His idea was immediately blessed by Greg Nicotero, The Walking Dead executive producer, director of several episodes and head of the special-effects company KNB EFX that transforms TV extras into decaying walkers. “Greg said, ‘I want to be part of it,'” Murdy recalls Nicotero saying during a phone call. “He’d always been a consultant, but now he really wanted to work for us. Now his team is part of our team. They are giving us actual [mask] molds from the show.”

Behind Murdy as he spoke were 17 auditioners who’d like to wear those masks; they flopped their limbs to composer Bear McCreary’s The Walking Dead theme, which blared from the Globe Theatre’s speakers. The hopefuls lurched slowly toward a long table of busy-looking casting agents who will ultimately fill the 100 slots with men and women bound for the same two-week training Nicotero requires of his TV walkers.

Many will not make the cut because they just don’t understand the role. “I’ve actually had to touch people on the shoulder and say, ‘You’re dead; you can’t talk,'” Murdy says. “My advice to people auditioning is to find your inner walker. Create your own backstory: What were you when you were alive? That will inform the way you are as a walker. Over the years, the big mistake I have seen potential scare actors make is trying to be like Boris Karloff. I prefer they bring their own creativity to it.”

When I returned that afternoon for my audition, I was given a name tag with the number 273, had my mugshot snapped against a theater-lobby wall, and then had my height taken. We had all been instructed to wear comfortable clothing, but not a zombie costume or makeup. I was definitely the oldest person in the room. There were more men than women, and just about everyone had not yet reached 30.

Fresh from a soap-opera audition was Dana Palmiero, who complained the tryout space was too confining. “It makes it hard to stand out,” he said of the hangar-sized ballroom.

Sitting next to me was a young fellow whose name I will not use because he is a theme-park employee and his boss was not encouraging about auditioning. The potential walker was psyched about the new The Walking Dead attraction, mocking the old House of Horrors. “They had some actors, but it was mostly mechanical,” he said. “Dracula would pop out, say, ‘Blah!’ and then slide straight back into place. It was so hokey.”

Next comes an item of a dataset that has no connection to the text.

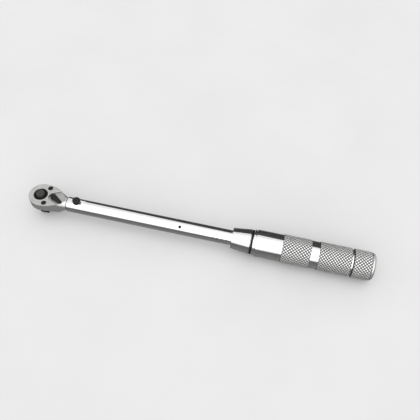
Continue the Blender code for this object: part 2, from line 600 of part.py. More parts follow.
def build_lock():
    knob = [(334.1, 2.35), (334.1, 11.9), (334.65, 11.9), (334.65, 11.1), (335.85, 11.1), (335.85, 12.3),
            (337.9, 12.3), (KNOB_START, 14.4), (KNOB_START + 0.5, KNURL_RADIUS), (KNOB_END - 0.5, KNURL_RADIUS),
            (KNOB_END, 14.5), (KNOB_END, 5.0), (350.0, 5.0), (350.0, 3.0), (343.0, 3.0), (343.0, 2.35)]
    lock_knob = lathe("lock_knob", knob, "satin_steel")
    cap = lathe("knob_end_cap", [(350.4, 0.0), (350.4, 4.5), (350.8, 4.85), (KNOB_END + 0.15, 4.85),
                                 (KNOB_END + 0.15, 14.3), (CAP_END - 1.4, 14.1), (CAP_END - 0.3, 13.2),
                                 (CAP_END, 12.7), (CAP_END, 0.0)], "satin_steel")
    hinge_empty("knob_axis", (345.0, 0, 0), [lock_knob, cap])
    lock_rod = lathe("lock_rod", [(263.0, 0.0), (263.0, 1.5), (263.5, 2.0), (342.4, 2.0), (342.6, 1.8),
                                  (342.6, 0.0)], "steel", segments=24)
    hinge_empty("lock_slide", (300.0, 0, 0), [lock_rod])


def main():
    clear_scene()
    build_tube()
    build_toggle()
    build_head()
    build_lever()
    build_pawl()
    build_drive()
    build_carriage()
    build_grip()
    build_lock()


main()
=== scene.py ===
"""Looks of a click-type torque wrench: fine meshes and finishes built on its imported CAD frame.

Lengths below are millimetres and heights are measured from the tube's axis, until mesh points are turned
into metres of the row frame. Extents of a piece come from the frame's own nodes.
"""

import json
import math

import bmesh
import bpy
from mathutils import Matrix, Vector


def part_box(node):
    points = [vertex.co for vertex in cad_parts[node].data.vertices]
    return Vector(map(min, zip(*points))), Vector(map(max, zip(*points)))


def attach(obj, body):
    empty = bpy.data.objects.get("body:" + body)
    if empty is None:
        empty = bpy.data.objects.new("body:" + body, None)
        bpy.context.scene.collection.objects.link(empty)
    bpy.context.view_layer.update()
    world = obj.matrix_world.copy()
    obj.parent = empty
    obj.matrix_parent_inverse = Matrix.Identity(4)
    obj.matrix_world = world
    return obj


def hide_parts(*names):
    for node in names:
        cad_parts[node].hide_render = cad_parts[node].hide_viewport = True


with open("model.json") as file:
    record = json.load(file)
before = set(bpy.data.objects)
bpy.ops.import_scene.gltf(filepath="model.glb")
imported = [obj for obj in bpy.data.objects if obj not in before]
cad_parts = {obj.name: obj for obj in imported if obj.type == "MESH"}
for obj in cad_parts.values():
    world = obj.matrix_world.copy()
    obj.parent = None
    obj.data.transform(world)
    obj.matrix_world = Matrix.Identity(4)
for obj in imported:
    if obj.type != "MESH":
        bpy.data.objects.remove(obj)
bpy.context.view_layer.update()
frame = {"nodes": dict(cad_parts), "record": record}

MM = 0.001
SEGMENTS = 144
SHARP_DEG = 30.0

# Knurling: rows of small flat-topped diamonds
DIAMONDS_AROUND = 28
KNURL_DEPTH = 0.55
KNURL_FLAT = 0.54
KNURL_CHAMFER = 0.45


# ---------------------------------------------------------------- places read from the frame


def node_centre(node):
    low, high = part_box(node)
    return (low + high) / 2


AXIS_HEIGHT = node_centre("tube").z / MM


def along(node):
    """First and last X of a node."""
    low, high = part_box(node)
    return low.x / MM, high.x / MM


def heights(node):
    """Lowest and highest point of a node, from the tube's axis."""
    low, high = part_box(node)
    return low.z / MM - AXIS_HEIGHT, high.z / MM - AXIS_HEIGHT


def radius_y(node):
    low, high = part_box(node)
    return (high.y - low.y) / 2 / MM


TUBE_START, TUBE_END = along("tube")
TUBE_RADIUS = radius_y("tube")
TUBE_WALL = 1.4
TUBE_BORE = TUBE_RADIUS - TUBE_WALL
TUBE_FLAT = 7.5
TUBE_FLAT_END = 50.0
PIVOT_X = node_centre("pivot_pin").x / MM
PIVOT_RADIUS = 3.0
PIVOT_HEAD = radius_y("pivot_pin")
PIVOT_SEAT = 7.62
KEY_SCREW_X = node_centre("key_screw").x / MM
KEY_SCREW_TILT_DEG = 30.7
KEY_SCREW_RADIUS = 1.45
NUT_PIN_X = node_centre("nut_pin").x / MM
TOGGLE_FRONT_X = 128.8

HEAD_RADIUS = radius_y("head_body")
HEAD_CENTRE_X = along("head_body")[0] + HEAD_RADIUS
HEAD_BOTTOM, HEAD_TOP = heights("head_body")
PLATE_BOTTOM, PLATE_TOP = heights("cover_plate")
NECK_END = 29.6
NECK_RADIUS = 7.0
NECK_HALF_WIDTH = 6.9
NECK_INSET_LIMIT = 0.4
BELLY_TOP = -0.5
BELLY_INSET = 5.3
BELLY_CURVE = 1.35
FLANK_START_DEG = 84.0
CAVITY_RADIUS = 9.8
CAVITY_FLOOR = -5.2
DRIVE_BORE_RADIUS = 7.45
RING_GROOVE_RADIUS = 8.35
RING_GROOVE_BOTTOM, RING_GROOVE_TOP = -7.95, -7.25
COVER_BORE_RADIUS = 7.5
COVER_SCREW_X = node_centre("cover_screw_far").x / MM
COVER_SCREW_Y = node_centre("cover_screw_far").y / MM
COVER_SCREW_RADIUS = radius_y("cover_screw_far")
COVER_SCREW_TOP = heights("cover_screw_far")[1]
COVER_SCREW_SEAT = 7.55
NOTCH_RADIUS = 5.0
NOTCH_HALF_DEG = 28.0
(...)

My group was much larger than the morning audition packs that seemed to be filled with struggling Hollywood actors. We began by stalking around together, with my tight moves based on an actual zombie coach’s YouTube video I watched the night before. Then came our individual turns inching up to an empty chair that was meant to be a park guest you could not touch but could scare shitless. I knew I was in trouble when the first fellow out proved to be a contortionist who could make his left arm appear to be coming out of his chest while slowly waltzing front- and sideways at the same time. Amazing.

All I recall from my own spin was walking with stiff legs, as if I were trying to hide a boner, and making the gurgled choking sound of a TV walker. “Oh, crap, what’s my backstory?” I thought to myself. After everyone took a turn, we were escorted outside to await deliberations on who was being called back for second auditions. Surely jurors would choose the bearded guy who claimed to have spent six years in Atlanta as a walker on The Walking Dead. Not today, Sparky.

Alas, my number also was not called, but No. 274 was, so I am confident the judges at least caught a glimpse of me not standing out in the hangar-sized ballroom.